Once we cross the threshold into motherhood, “the one” takes on a whole different meaning. It is then that we search for our tribe, our village, our full on support system. And if you’re lucky, this comes in the form of some really, amazing, understanding, kick ass girlfriends.

Picture this:

It’s 4am. I’m about 25 weeks pregnant with baby #2 and I haven’t slept for the majority of the pregnancy-I’m a serious sleeper, so this is very uncommon. I jolt awake from excruciating pain in my calf. It’s a m’f’ing Charlie Horse. My husband wakes up and gives me a tip (“stand with your toes up on the wall”) which works. He falls back asleep, and I’m still recovering from what felt like a near death experience- I swear labor with #1 didn’t hurt as bad as a Charlie Horse.

So, I pick up my phone and text one of my besties…

“Hey! Sorry if this wakes you (actually, “sorry, I’m not sorry”) I just had the WORST Charlie Horse and can’t sleep. Did you have these with baby #1?” Buzz Buzz! My phone buzzes almost immediately as she replies… “I’m awake too.. had to pee. Yes! I had the worst Charlie Horses. They blow.. Have you tried…….” and the conversation continues until one of us, understandably, falls sleep for a few minutes prior to the obnoxious screeching of our alarm wakes us, to which we respond by immediately texting one another at 5 am.

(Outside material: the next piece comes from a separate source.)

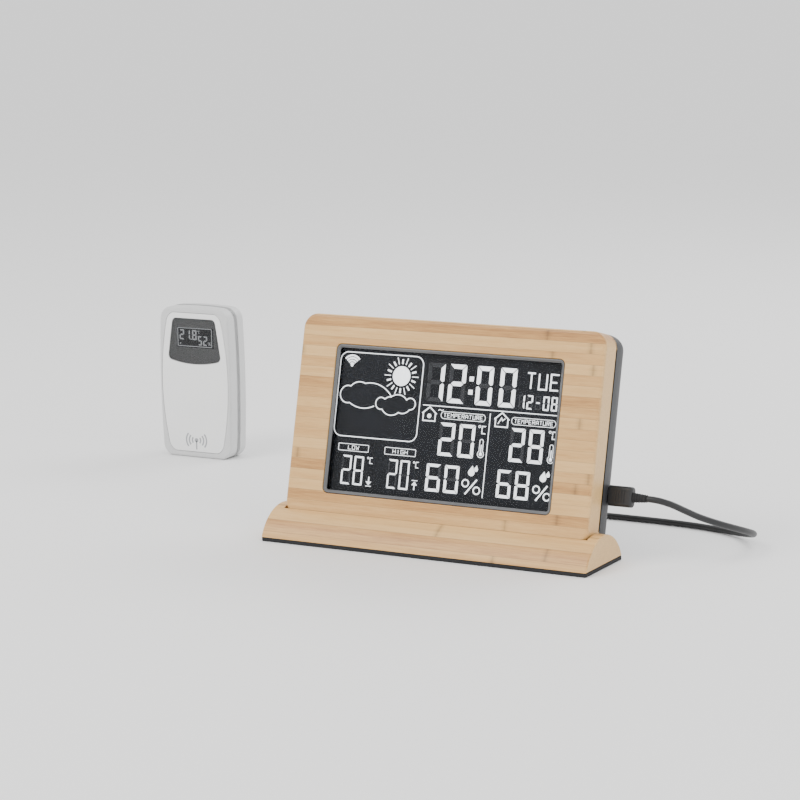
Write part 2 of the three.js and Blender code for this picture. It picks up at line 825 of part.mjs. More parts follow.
function buildLead() {
  const group = new THREE.Group();
  const plug = new THREE.Group();
  plug.position.copy(plugCentre);
  plug.rotation.x = -lean;
  group.add(plug);
  const plugEnd = plugFace + plugLength;
  addNode(
    plug,
    'plug_overmould',
    taperX(plugFace, plugEnd, [plugHalfDepth, plugHalfHeight], [plugHalfDepth, plugHalfHeight], 1.6),
    looks.blackPlastic,
  );
  addNode(
    plug,
    'plug_shell',
    boxBetween([plugFace - 6.2, -0.9, -3.4], [plugFace - gap, 0.9, 3.4]),
    looks.steel,
  );
  addNode(
    plug,
    'strain_relief',
    taperX(
      plugEnd + gap,
      plugEnd + gap + reliefLength,
      [plugHalfDepth - 0.4, reliefHalfHeight],
      [cordRadius + 0.4, cordRadius + 0.4],
      1.4,
    ),
    looks.rubber,
  );
  addNode(group, 'lead_cord', cordTube(leadRoute, 76), looks.rubber);
  addNode(group, 'lead_tail', cordTube(tailRoute, 16), looks.rubber);
  addNode(group, 'lead_coil', coilRing(), looks.rubber);
  addNode(group, 'coil_tie', coilTie(), looks.blackPlastic);

  const farPlug = new THREE.Group();
  const tailEnd = tailRoute[tailRoute.length - 1];
  farPlug.position.set(tailEnd[0] - gap, tailEnd[1], tailEnd[2]);
  group.add(farPlug);
  const bodyLength = 32;
  addNode(
    farPlug,
    'usb_a_body',
    taperX(-bodyLength, 0, [8, 4], [4.5, 3], 2),
    looks.blackPlastic,
  );
  addNode(
    farPlug,
    'usb_a_shell',
    boxBetween([-bodyLength - gap - 12, -6, -2.2], [-bodyLength - gap, 6, 2.2]),
    looks.steel,
  );
  return group;
}

// ---- remote sensor -------------------------------------------------------------------------------
// The case is a rounded block whose sides bow out and whose top is arched.
function sensorOutline(inset) {
  const middle = half(sensorHeight);
  const top = sensorHeight - sensorArch;
  return roundedOutline(
    half(sensorWidth) - inset,
    inset,
    top - inset,
    Math.max(sensorCorner - inset, 2),
    6,
  ).map(([x, z]) => {
    const up = (z - middle) / middle;
    const across = x / half(sensorWidth);
    const rise = up > 0 ? sensorArch * (1 - across ** 2) * up : 0;
    return [x * (1 - sensorBulge * up ** 2), z + rise];
  });
}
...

THIS is what I am talking about.

Ladies, I’m talking about those friends who you can turn to at anytime, for any reason. These are the people who know more about your life than your husband (sorry, to my hubby who’s most likely reading this-but you know its true). These are the people who know your ovulation schedule, your poop schedule, your kids’ poop schedules.

These are the people who know you at your worst.

My best friend Lauren, for example…she’s been there, in the trenches for the birth of both my kids. We have no secrets, no boundaries, no lines. I owe my life to her. She introduced me to my husband. We lived together during that awkward “after college” life phase where no one really knows what the hell they’re doing. We’ve lived near each other and far apart. But, most importantly we’ve “mom’ed” together.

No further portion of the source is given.